Your task is to quote the material that follows, in full and exactly.

[Start COLLECTED DATA]

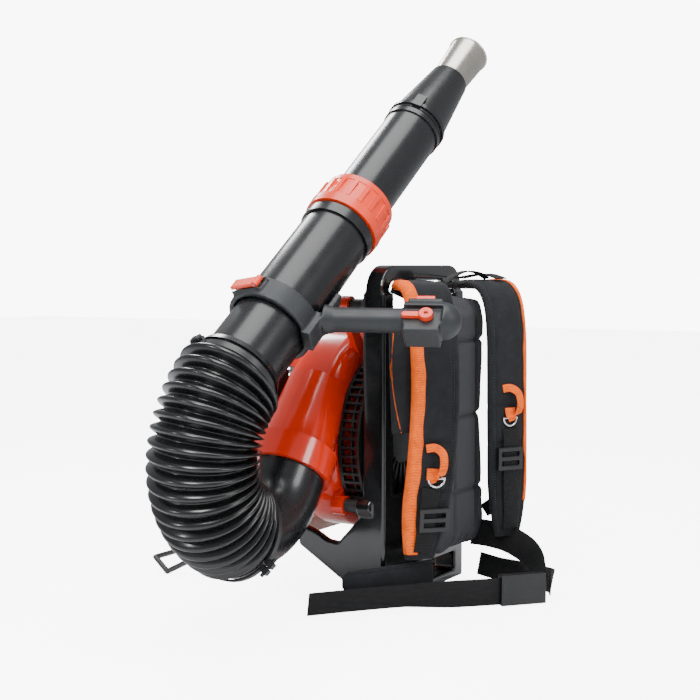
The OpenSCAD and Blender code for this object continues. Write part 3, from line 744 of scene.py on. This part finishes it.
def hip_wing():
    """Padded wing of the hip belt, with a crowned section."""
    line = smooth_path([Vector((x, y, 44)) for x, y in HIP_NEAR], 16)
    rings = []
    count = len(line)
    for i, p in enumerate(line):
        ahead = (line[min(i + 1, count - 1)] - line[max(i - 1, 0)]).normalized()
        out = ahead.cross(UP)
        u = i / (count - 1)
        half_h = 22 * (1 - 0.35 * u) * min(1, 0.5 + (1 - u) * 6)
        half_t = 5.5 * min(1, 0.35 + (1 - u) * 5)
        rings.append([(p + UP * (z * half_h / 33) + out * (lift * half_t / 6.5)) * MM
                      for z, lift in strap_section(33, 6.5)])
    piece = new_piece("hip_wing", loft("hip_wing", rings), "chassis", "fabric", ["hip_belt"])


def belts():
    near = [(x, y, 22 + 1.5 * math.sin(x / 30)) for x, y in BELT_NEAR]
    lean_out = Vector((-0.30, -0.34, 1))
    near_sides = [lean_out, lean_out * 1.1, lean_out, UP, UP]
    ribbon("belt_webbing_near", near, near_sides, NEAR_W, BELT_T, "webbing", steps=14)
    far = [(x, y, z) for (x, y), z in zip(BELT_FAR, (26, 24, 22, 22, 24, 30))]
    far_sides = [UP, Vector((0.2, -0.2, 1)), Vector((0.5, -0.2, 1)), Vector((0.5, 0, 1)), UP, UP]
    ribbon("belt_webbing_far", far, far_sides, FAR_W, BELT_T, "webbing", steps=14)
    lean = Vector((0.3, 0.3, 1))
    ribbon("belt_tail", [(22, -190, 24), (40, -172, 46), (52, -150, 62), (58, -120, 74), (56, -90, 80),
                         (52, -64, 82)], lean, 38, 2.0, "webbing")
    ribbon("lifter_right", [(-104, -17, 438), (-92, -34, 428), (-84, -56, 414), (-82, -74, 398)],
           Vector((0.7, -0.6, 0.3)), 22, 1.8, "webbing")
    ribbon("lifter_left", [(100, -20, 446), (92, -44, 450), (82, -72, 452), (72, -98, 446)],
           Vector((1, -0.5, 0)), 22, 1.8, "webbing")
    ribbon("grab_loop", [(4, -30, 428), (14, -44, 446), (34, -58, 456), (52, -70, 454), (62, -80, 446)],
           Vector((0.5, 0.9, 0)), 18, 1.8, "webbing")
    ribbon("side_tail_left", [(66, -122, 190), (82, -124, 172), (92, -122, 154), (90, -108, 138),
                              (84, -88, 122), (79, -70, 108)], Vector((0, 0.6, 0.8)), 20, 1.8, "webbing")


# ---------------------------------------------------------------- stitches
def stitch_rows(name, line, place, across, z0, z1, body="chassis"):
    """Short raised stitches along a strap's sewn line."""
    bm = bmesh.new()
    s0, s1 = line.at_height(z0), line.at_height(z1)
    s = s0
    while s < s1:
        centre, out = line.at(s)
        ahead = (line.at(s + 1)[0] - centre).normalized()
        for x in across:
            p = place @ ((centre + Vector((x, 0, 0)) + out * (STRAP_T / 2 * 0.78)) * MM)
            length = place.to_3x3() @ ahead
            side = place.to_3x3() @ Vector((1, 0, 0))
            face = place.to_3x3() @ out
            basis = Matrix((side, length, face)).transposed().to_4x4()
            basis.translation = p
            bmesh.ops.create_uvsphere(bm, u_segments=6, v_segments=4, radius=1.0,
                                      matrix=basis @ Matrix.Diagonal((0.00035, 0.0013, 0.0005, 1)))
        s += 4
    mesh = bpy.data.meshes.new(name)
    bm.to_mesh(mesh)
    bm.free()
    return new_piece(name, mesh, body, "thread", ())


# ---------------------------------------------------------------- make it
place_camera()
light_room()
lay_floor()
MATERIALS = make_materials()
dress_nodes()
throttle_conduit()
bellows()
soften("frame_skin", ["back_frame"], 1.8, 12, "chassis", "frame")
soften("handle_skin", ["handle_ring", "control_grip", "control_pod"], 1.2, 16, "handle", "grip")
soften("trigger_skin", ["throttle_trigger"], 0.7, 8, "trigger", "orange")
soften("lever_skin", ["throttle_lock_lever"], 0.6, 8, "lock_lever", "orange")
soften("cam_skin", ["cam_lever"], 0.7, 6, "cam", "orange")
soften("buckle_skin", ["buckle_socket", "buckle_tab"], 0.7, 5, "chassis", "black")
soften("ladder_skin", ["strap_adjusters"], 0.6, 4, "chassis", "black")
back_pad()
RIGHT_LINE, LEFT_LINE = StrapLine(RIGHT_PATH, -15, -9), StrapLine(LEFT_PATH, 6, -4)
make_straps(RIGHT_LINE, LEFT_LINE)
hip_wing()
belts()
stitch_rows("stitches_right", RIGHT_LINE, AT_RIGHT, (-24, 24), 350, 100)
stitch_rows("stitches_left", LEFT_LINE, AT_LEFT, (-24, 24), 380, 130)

[End COLLECTED DATA]

§ **RESULT OF THE EXERCISE**:
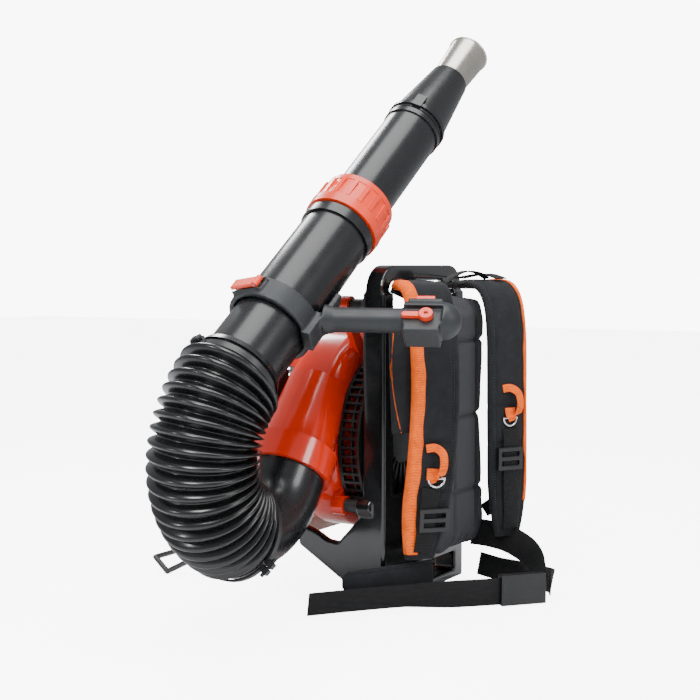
The OpenSCAD and Blender code for this object continues. Write part 3, from line 744 of scene.py on. This part finishes it.
def hip_wing():
    """Padded wing of the hip belt, with a crowned section."""
    line = smooth_path([Vector((x, y, 44)) for x, y in HIP_NEAR], 16)
    rings = []
    count = len(line)
    for i, p in enumerate(line):
        ahead = (line[min(i + 1, count - 1)] - line[max(i - 1, 0)]).normalized()
        out = ahead.cross(UP)
        u = i / (count - 1)
        half_h = 22 * (1 - 0.35 * u) * min(1, 0.5 + (1 - u) * 6)
        half_t = 5.5 * min(1, 0.35 + (1 - u) * 5)
        rings.append([(p + UP * (z * half_h / 33) + out * (lift * half_t / 6.5)) * MM
                      for z, lift in strap_section(33, 6.5)])
    piece = new_piece("hip_wing", loft("hip_wing", rings), "chassis", "fabric", ["hip_belt"])


def belts():
    near = [(x, y, 22 + 1.5 * math.sin(x / 30)) for x, y in BELT_NEAR]
    lean_out = Vector((-0.30, -0.34, 1))
    near_sides = [lean_out, lean_out * 1.1, lean_out, UP, UP]
    ribbon("belt_webbing_near", near, near_sides, NEAR_W, BELT_T, "webbing", steps=14)
    far = [(x, y, z) for (x, y), z in zip(BELT_FAR, (26, 24, 22, 22, 24, 30))]
    far_sides = [UP, Vector((0.2, -0.2, 1)), Vector((0.5, -0.2, 1)), Vector((0.5, 0, 1)), UP, UP]
    ribbon("belt_webbing_far", far, far_sides, FAR_W, BELT_T, "webbing", steps=14)
    lean = Vector((0.3, 0.3, 1))
    ribbon("belt_tail", [(22, -190, 24), (40, -172, 46), (52, -150, 62), (58, -120, 74), (56, -90, 80),
                         (52, -64, 82)], lean, 38, 2.0, "webbing")
    ribbon("lifter_right", [(-104, -17, 438), (-92, -34, 428), (-84, -56, 414), (-82, -74, 398)],
           Vector((0.7, -0.6, 0.3)), 22, 1.8, "webbing")
    ribbon("lifter_left", [(100, -20, 446), (92, -44, 450), (82, -72, 452), (72, -98, 446)],
           Vector((1, -0.5, 0)), 22, 1.8, "webbing")
    ribbon("grab_loop", [(4, -30, 428), (14, -44, 446), (34, -58, 456), (52, -70, 454), (62, -80, 446)],
           Vector((0.5, 0.9, 0)), 18, 1.8, "webbing")
    ribbon("side_tail_left", [(66, -122, 190), (82, -124, 172), (92, -122, 154), (90, -108, 138),
                              (84, -88, 122), (79, -70, 108)], Vector((0, 0.6, 0.8)), 20, 1.8, "webbing")


# ---------------------------------------------------------------- stitches
def stitch_rows(name, line, place, across, z0, z1, body="chassis"):
    """Short raised stitches along a strap's sewn line."""
    bm = bmesh.new()
    s0, s1 = line.at_height(z0), line.at_height(z1)
    s = s0
    while s < s1:
        centre, out = line.at(s)
        ahead = (line.at(s + 1)[0] - centre).normalized()
        for x in across:
            p = place @ ((centre + Vector((x, 0, 0)) + out * (STRAP_T / 2 * 0.78)) * MM)
            length = place.to_3x3() @ ahead
            side = place.to_3x3() @ Vector((1, 0, 0))
            face = place.to_3x3() @ out
            basis = Matrix((side, length, face)).transposed().to_4x4()
            basis.translation = p
            bmesh.ops.create_uvsphere(bm, u_segments=6, v_segments=4, radius=1.0,
                                      matrix=basis @ Matrix.Diagonal((0.00035, 0.0013, 0.0005, 1)))
        s += 4
    mesh = bpy.data.meshes.new(name)
    bm.to_mesh(mesh)
    bm.free()
    return new_piece(name, mesh, body, "thread", ())


# ---------------------------------------------------------------- make it
place_camera()
light_room()
lay_floor()
MATERIALS = make_materials()
dress_nodes()
throttle_conduit()
bellows()
soften("frame_skin", ["back_frame"], 1.8, 12, "chassis", "frame")
soften("handle_skin", ["handle_ring", "control_grip", "control_pod"], 1.2, 16, "handle", "grip")
soften("trigger_skin", ["throttle_trigger"], 0.7, 8, "trigger", "orange")
soften("lever_skin", ["throttle_lock_lever"], 0.6, 8, "lock_lever", "orange")
soften("cam_skin", ["cam_lever"], 0.7, 6, "cam", "orange")
soften("buckle_skin", ["buckle_socket", "buckle_tab"], 0.7, 5, "chassis", "black")
soften("ladder_skin", ["strap_adjusters"], 0.6, 4, "chassis", "black")
back_pad()
RIGHT_LINE, LEFT_LINE = StrapLine(RIGHT_PATH, -15, -9), StrapLine(LEFT_PATH, 6, -4)
make_straps(RIGHT_LINE, LEFT_LINE)
hip_wing()
belts()
stitch_rows("stitches_right", RIGHT_LINE, AT_RIGHT, (-24, 24), 350, 100)
stitch_rows("stitches_left", LEFT_LINE, AT_LEFT, (-24, 24), 380, 130)